An almost constant theme throughout the early history of the Society was the lack of a true permanent home and the constant need to seek out and move into new quarters. Under the direction of Archer M. Huntington the somewhat nomadic life that the ANS had been leading was brought to an end, heralding the start of a new era of stability for the Society.

In May of 1906 the lease of the Society’s rooms at the Union Dime Savings Bank was due to expire, making it necessary to look for quarters elsewhere. Faced with this situation, Huntington, who also happened to be the President of the Hispanic Society of America, suggested that the ANS make use of rooms in the Hispanic Society building located at Audubon Terrace. Although there was some initial concern about moving as far uptown as Broadway and 155th Street, in late 1905 the decision was taken to accept the offer of the Hispanic Society and by May 21, 1906 the ANS was safely ensconced at its new location. As a sign of thanks, the Hispanic Society of America was inscribed as an honorary member of the American Numismatic and Archaeological Society in 1907. To this day it remains the oldest honorary member still on the rolls. In response, the ANS was elected to honorary membership in the Hispanic Society.

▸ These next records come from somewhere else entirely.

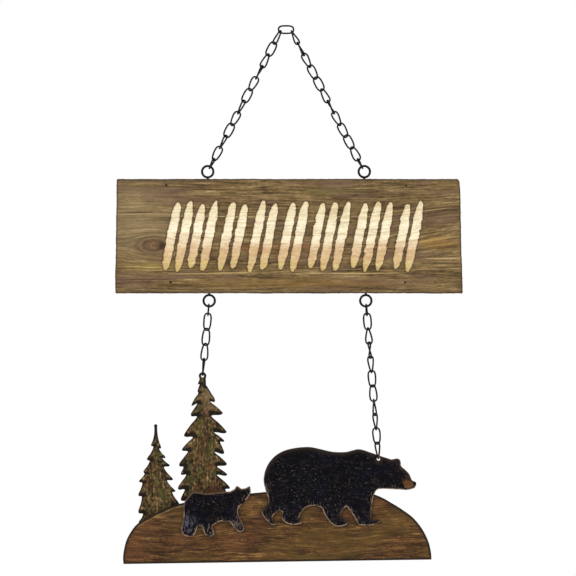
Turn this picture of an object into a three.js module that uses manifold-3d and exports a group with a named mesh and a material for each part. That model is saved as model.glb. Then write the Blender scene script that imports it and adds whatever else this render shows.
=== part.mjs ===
// A rustic hanging sign: a plank on a chain, with a cut-out scene of pines, a hill and two bears hung under it.
// Millimetres. +X is right, +Z is up and the front faces -Y.
// The origin is where the top link of the chain lies over the hook on the wall.
import * as THREE from "three";
import { mergeVertices } from "three/addons/utils/BufferGeometryUtils.js";
import Module from "manifold-3d";

const wasm = await Module();
wasm.setup();

// Board
const boardLength = 348;
const boardHeight = 115;
const boardThickness = 12;
const boardEdge = 1.2;
const boardShift = 2.9; // the board's middle lies this far right of the hang point

// Shallow painted strokes in the front of the board, in groups
const strokeGroups = [4, 2, 2, 2, 3, 3, 2];
const strokeHeight = 68;
const strokeWidth = 9;
const strokeDepth = 1;
const strokePitch = 12.5;
const strokeGroupGap = 5;
const strokeLean = THREE.MathUtils.degToRad(11);
const strokeRowShift = 4; // the row's middle lies right of the board's middle

// Screw eyes
const eyeDiameter = 13.3;
const eyeWire = 2;
const eyeSpacing = 156.6;
const eyeStand = 0.4; // from the board's edge to the ring
const lowerEyeShift = 1.5; // the lower pair lies this far right of the upper pair
const shankDiameter = 2.4;
const shankLength = 14;

// Chains of twisted wire links
const linkWire = 1.5;
const linkWidth = 9;
const connectorLength = 12.5; // the short link in each screw eye
const hangingLinkLength = 16.4;
const leftDropLinkLength = 18.4;
const rightDropLinkLength = 17.65;

// Clearance between neighbouring pieces
const gap = 0.3;

// Lower panel: a hill with figures fixed to its back and front
const hillLength = 307.7;
const hillHeight = 72;
const hillThickness = 6;
const figureThickness = 3.2;
const cutEdge = 0.5;
const hangHoleDiameter = 3.6;
const panelSwing = 6.7; // the panel hangs this far left of its eyes

// Each figure's middle or left end, right of the hill's left foot, and its foot's height over the hill's base
const largePineHeight = 166;
const largePineHeadRadius = 3.9;
const largePineNeck = 3.2; // half of its width
const largePineAcross = 81.6;
const largePineFoot = 24.6;
const smallPineHeight = 117;
const smallPineHeadRadius = 1.7;
const smallPineNeck = 2;
const smallPineAcross = 34;
const smallPineFoot = 22.2;
const bearLength = 155.1;
const bearAcross = 138.4;
const bearFoot = 35;
const cubLength = 69.9;
const cubAcross = 58.4;
const cubFoot = 26.6;

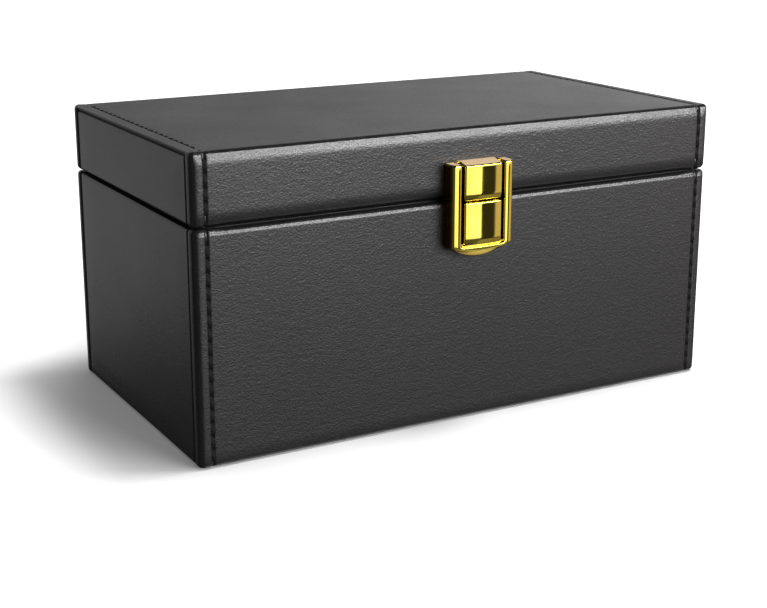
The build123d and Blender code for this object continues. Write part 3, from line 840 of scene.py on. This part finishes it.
def rim_strip(name, node_name, body, z_side):
    """The conductive strip round a rim: a flat rectangular ring with soft edges."""
    lo, hi = (Vector(v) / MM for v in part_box(node_name))
    wide = 4.0
    height = hi.z - lo.z
    profile = []
    r = height * 0.49
    for cx, start, end in ((wide - r, -90, 90), (r, 90, 270)):
        for i in range(7):
            a = math.radians(start + (end - start) * i / 6)
            profile.append((cx + r * math.cos(a), height / 2 + r * math.sin(a)))
    verts, faces = [], []
    corners = [(lo.x, lo.y, 1, 1), (hi.x, lo.y, -1, 1), (hi.x, hi.y, -1, -1), (lo.x, hi.y, 1, -1)]
    loops = []
    for c in range(4):
        ax, ay, asx, asy = corners[c]
        bx, by, bsx, bsy = corners[(c + 1) % 4]
        steps = 24
        for i in range(steps):
            t = i / steps
            loops.append((ax + (bx - ax) * t, ay + (by - ay) * t, asx + (bsx - asx) * t, asy + (bsy - asy) * t, c, i))
    for ax, ay, sx, sy, c, i in loops:
        for d, h in profile:
            ix = sx * d if i == 0 or c in (1, 3) else 0.0
            iy = sy * d if i == 0 or c in (0, 2) else 0.0
            if i > 0 and c in (0, 2):
                ix = (1 - 2 * (ax - lo.x) / (hi.x - lo.x)) * d
            if i > 0 and c in (1, 3):
                iy = (1 - 2 * (ay - lo.y) / (hi.y - lo.y)) * d
            verts.append((ax + ix, ay + iy, lo.z + h))
    n, m = len(profile), len(loops)
    for i in range(m):
        k = (i + 1) % m
        for q in range(n):
            w = (q + 1) % n
            faces.append((i * n + q, i * n + w, k * n + w, k * n + q))
    return make_piece(name, verts, faces, PAINTED_SHADE_STRIP_MAT, body, [node_name])


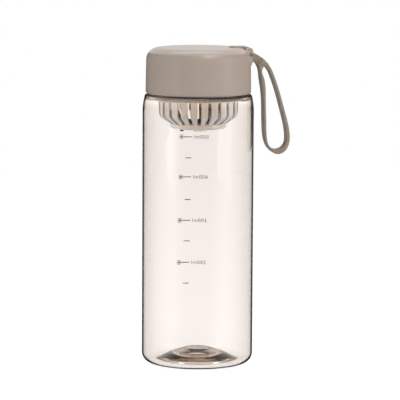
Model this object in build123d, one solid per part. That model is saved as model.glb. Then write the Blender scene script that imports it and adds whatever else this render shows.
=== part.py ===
from build123d import *
from math import atan2, cos, degrees, radians, sin, tan
import os

# Fruit infuser water bottle, in millimetres, +Z up. The origin is the centre of the foot ring, on the
# plane that the bottle stands on. The strap hangs on the +X side.
# Radii are worked out from the body inwards: body, lid shell, liner, neck, basket.
# Heights are worked out from the shoulder upwards: shoulder, neck rim, seal, liner, lid top.

# Clearances and the overrun of every cutting solid
overrun = 2.0
run_gap = 0.3        # between pieces that move past each other
seat_gap = 0.1       # round pieces that are fixed together
pin_gap = 0.05       # radial, round the strap's cross pin

# Bottle body: a clear blow-moulded jar with a straight wall and a domed base
body_diameter = 71.2
body_wall = 1.7
foot_rounding = 6.5
shoulder_height = 173.0
shoulder_lean_in = 1.5
shoulder_lean_height = 6.0
shoulder_curve = 40.0
shoulder_inner_curve = 12.0
shoulder_edge = 1.0
shoulder_wall = 2.0
shoulder_inner_edge = 1.5
floor_height = 2.0
floor_rounding = 4.8
floor_flat = 2.9     # level ring of the floor, between its outer rounding and the dome
dome_flank = 9.0     # radial width of the dome's steep part
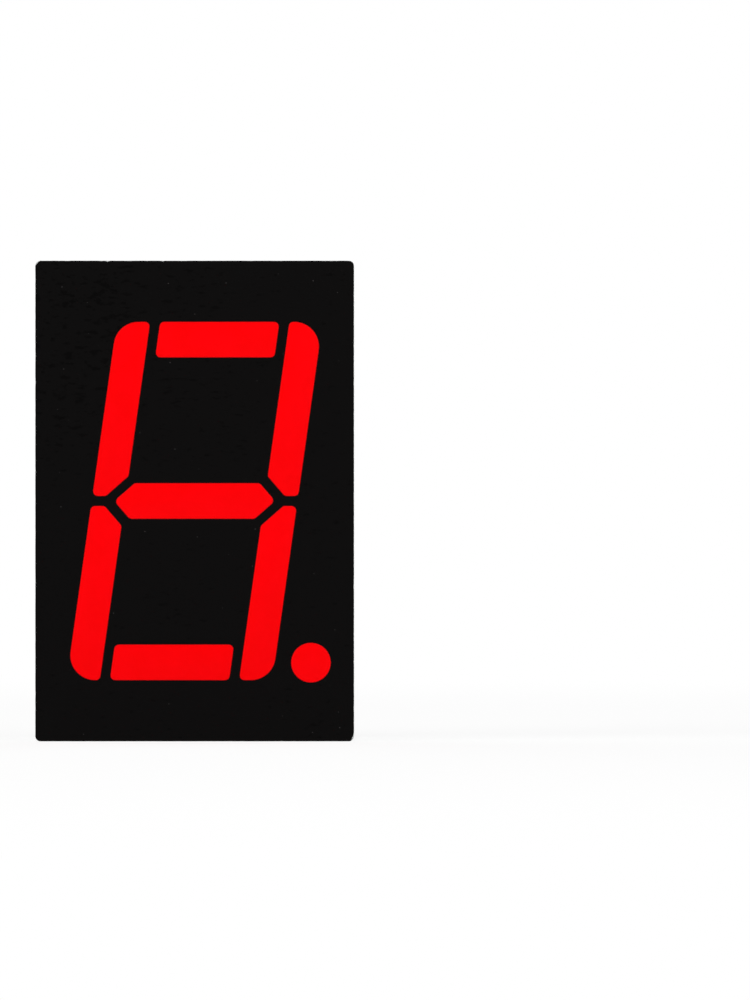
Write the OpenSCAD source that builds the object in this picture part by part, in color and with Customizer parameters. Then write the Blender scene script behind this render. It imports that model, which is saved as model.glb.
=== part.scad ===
// Seven segment LED display: one 0.56 inch digit with a decimal point and two rows of five pins.
// It is drawn upright, as it is read: the face looks along -Y, the pins leave along +Y, +Z is up.
// The origin is the centre of the pin grid, on the plane that the four corner feet seat on.

/* [Body] */
// Width of the moulded body
body_w = 12.6; // [12.4:0.1:16]
// Height of the moulded body
body_h = 19; // [18:0.1:24]
// Depth from the face to the seating plane
body_d = 8; // [7.6:0.1:12]
// Depth of the room behind the reflector block, up to the seating plane
back_room = 3.2; // [2.9:0.1:3.9]
// Radius of the body's four long edges
edge_r = 0.2; // [0.05:0.05:0.35]
// Thickness of the left and right walls around the potting
side_wall = 0.4; // [0.3:0.05:0.5]
// Thickness of the top and bottom walls around the potting
end_wall = 0.5; // [0.3:0.05:0.8]
// Thickness of the black ink on the face
ink_t = 0.05; // [0.02:0.01:0.15]

/* [Feet] */
// Height of the corner feet above the rim
foot_h = 0.6; // [0.3:0.05:0.9]
// Length of a foot's flat top along the top or bottom wall
foot_end_l = 1.5; // [0.8:0.1:3]
// Length of a foot's flat top along a side wall
foot_side_l = 1.8; // [0.8:0.1:3]
// Length of the slope at the end of each foot
foot_ramp = 0.5; // [0.2:0.1:1]

/* [Ribs and posts] */
// Radius of the half-round ribs on the side walls
rib_r = 0.58; // [0.3:0.01:0.65]
// Distance between the ribs of one wall
rib_pitch = 3.81; // [3:0.01:5]
// Diameter of the three locating posts
post_d = 1.13; // [0.8:0.01:1.3]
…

Nevertheless, the quarters furnished by the Hispanic Society were only ever conceived of as a stopgap measure, for in January of 1906, Archer M. Huntington had presented to the ANS a plot of ground at Audubon Terrace for the erection of a proper building for the Society. This gift was gratefully accepted and subscriptions were immediately solicited from the membership in order to raise the money for the cost of building. By March 19, more than $20,000 had already been received, making it possible to press ahead with the granting of construction contracts. The projected cost of the building, which was to be in the free classic style and in harmony with the design of the Hispanic Society building, was $47,000.


Architect’s Sketch of the ANS Building (1905). “The American Numismatic Society, 1858-1958” by Howard L. Adelson, p 148.

Construction was well under way by the end of 1906, but in the following year it was reported that the total subscriptions only amounted to $23,985.08, forcing the Society to borrow the remainder of the $47,000 in order to complete the building in 1908. On April 6, 1908 the ANS held its fiftieth Annual Meeting in the new, but still incomplete, building. The celebration of this anniversary was especially joyous and marked by numerous congratulatory messages from organizations and individuals both in the United States and abroad. On this occasion J. Sanford Saltus presented to the Society with the gavel, which is still used by ANS Presidents to this day, and more significantly, President Huntington donated $25,000 to complete the payments for the building. Thus, the Society could begin its new life at its new location entirely debt free.

On May 13, 1908, the ANS building was formally opened to the public and received favorable attention from the press. New vistas now lay open to the Society as both a scholarly institution and as a museum serving the general public. At the close of its fifth decade the great opportunities now open to the American Numismatic and Archaeological Society began to be appreciated, as can be seen from a report by the Council in November of 1908: “Visitors come to the building every day and receive as much attention as it is possible to give them. The public seems to be gradually finding out that there is a numismatic museum in New York, and, while a considerable portion of the people do not know what Numismatic means, we are certainly making a beginning in giving them that information.”